## Challenge
From the records below, give the number of lines that contain the string "this", without any other text.

= = = = =

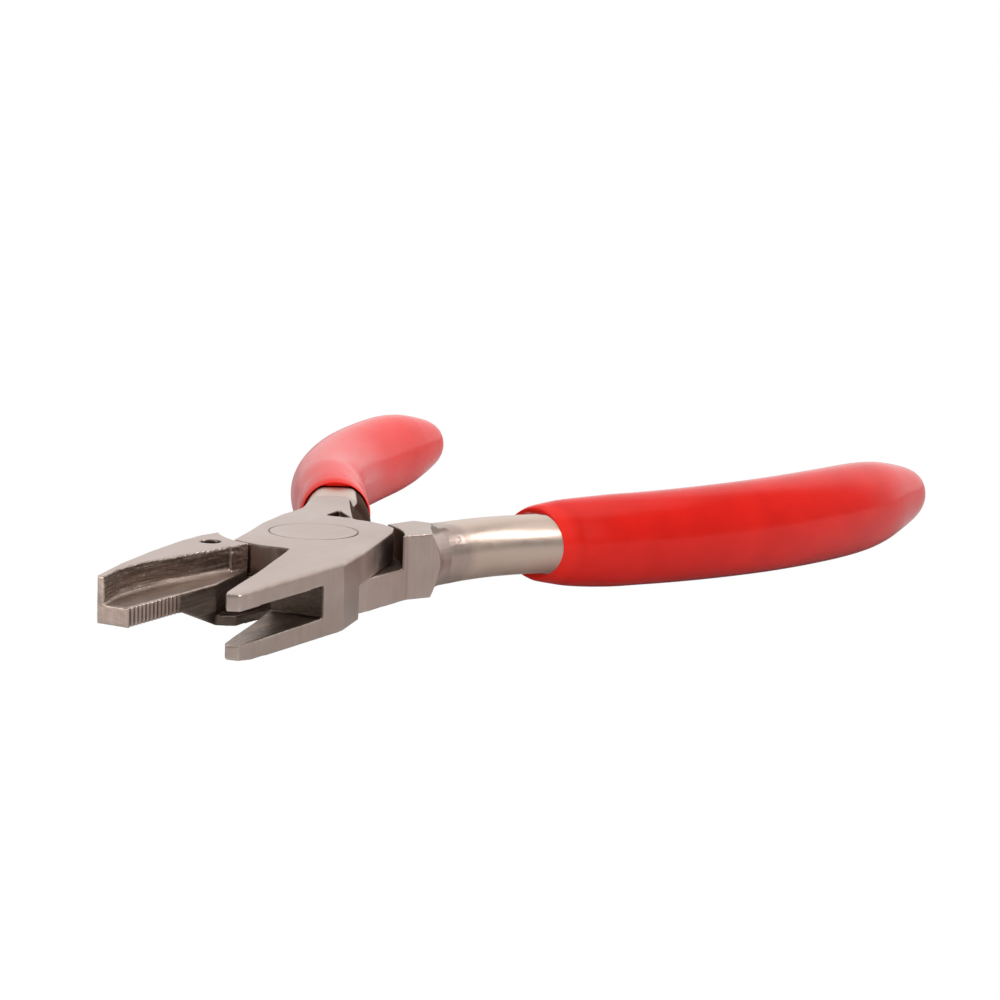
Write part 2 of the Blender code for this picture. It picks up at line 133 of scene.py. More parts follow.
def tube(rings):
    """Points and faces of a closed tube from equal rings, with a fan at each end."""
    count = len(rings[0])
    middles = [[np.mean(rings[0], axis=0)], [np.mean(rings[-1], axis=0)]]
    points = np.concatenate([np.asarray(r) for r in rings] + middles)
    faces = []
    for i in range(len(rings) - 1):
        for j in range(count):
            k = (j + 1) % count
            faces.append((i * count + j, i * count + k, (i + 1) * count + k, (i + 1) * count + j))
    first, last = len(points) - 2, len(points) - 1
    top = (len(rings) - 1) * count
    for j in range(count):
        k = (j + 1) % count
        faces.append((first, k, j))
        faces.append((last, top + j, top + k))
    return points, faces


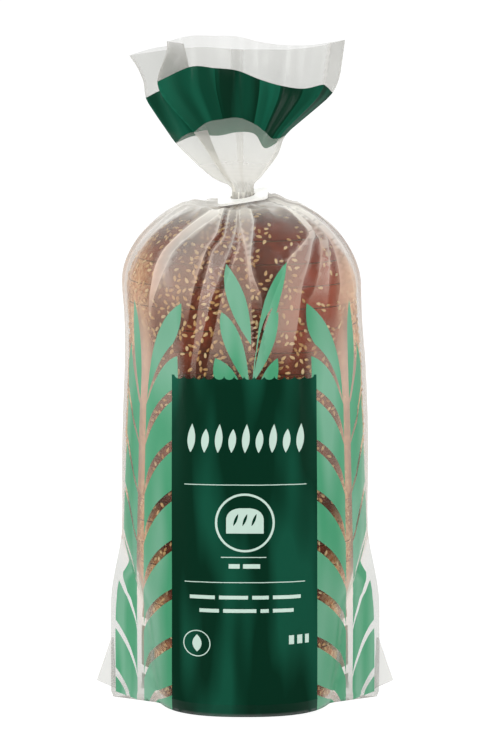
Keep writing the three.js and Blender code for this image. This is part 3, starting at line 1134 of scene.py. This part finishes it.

= = = = =

## Correct result
2